For the first few years I was changing the oil at recommended intervals (3,000 miles or so) while using full synthetic (10,000 mile) oil. The oil was so clean that it was difficult to read the dipstick – for at least the first year I had it, if not longer. Babying that engine has saved me a ton of money (which was saved and invested and has grown considerably since), so my next vehicle will be much, much nicer. : )
Now, about this starting without the key issue – that needs to get fixed. There is no way in Hell I am dropping somewhere on the order of $80,000 on a TRX if someone can break the window and drive away with it. That needs to get fixed ASAP. That is a deal breaker.
If that had been my truck, I would NOT have plastered it all over the internet, I’d have kept my mouth shut until Ram could work out a solution. If Ram wasn’t making good on it fast enough, THEN I’d let my fellow Ram owners know of the security flaw.
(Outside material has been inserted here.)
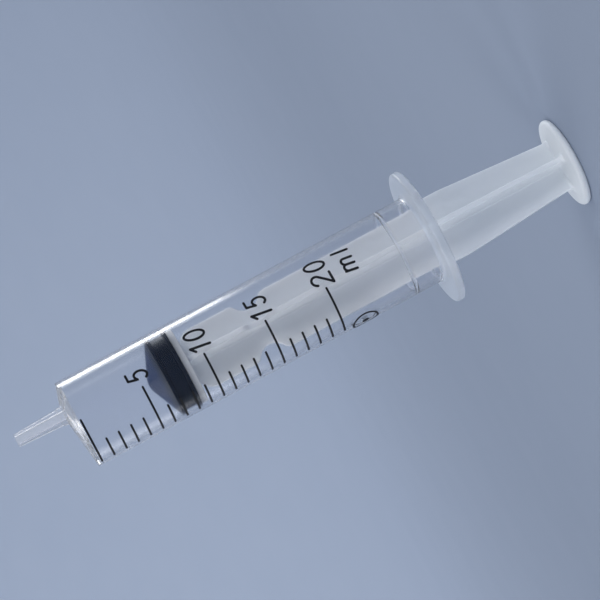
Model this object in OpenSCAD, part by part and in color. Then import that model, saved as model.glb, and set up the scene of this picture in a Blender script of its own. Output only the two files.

But to announce it over the internet before Ram has a fix, goes against all security protocols, and is just not good sense.
It’s been a week – any news from the dealer regarding the vehicle starting without a key present?
It’s been two weeks – any news from the dealer regarding the vehicle starting without a key present?
It’s been three weeks – any news from the dealer regarding the vehicle starting without a key present?
Honestly it’s probably his receiver unit is bad inside the truck. Somehow the truck thinks his keys are in the truck and that seems to be the easiest solution. If that is the problem then the software should have a check for the sensor and if it fails the check that is stays closed requiring it to act like the battery is weak.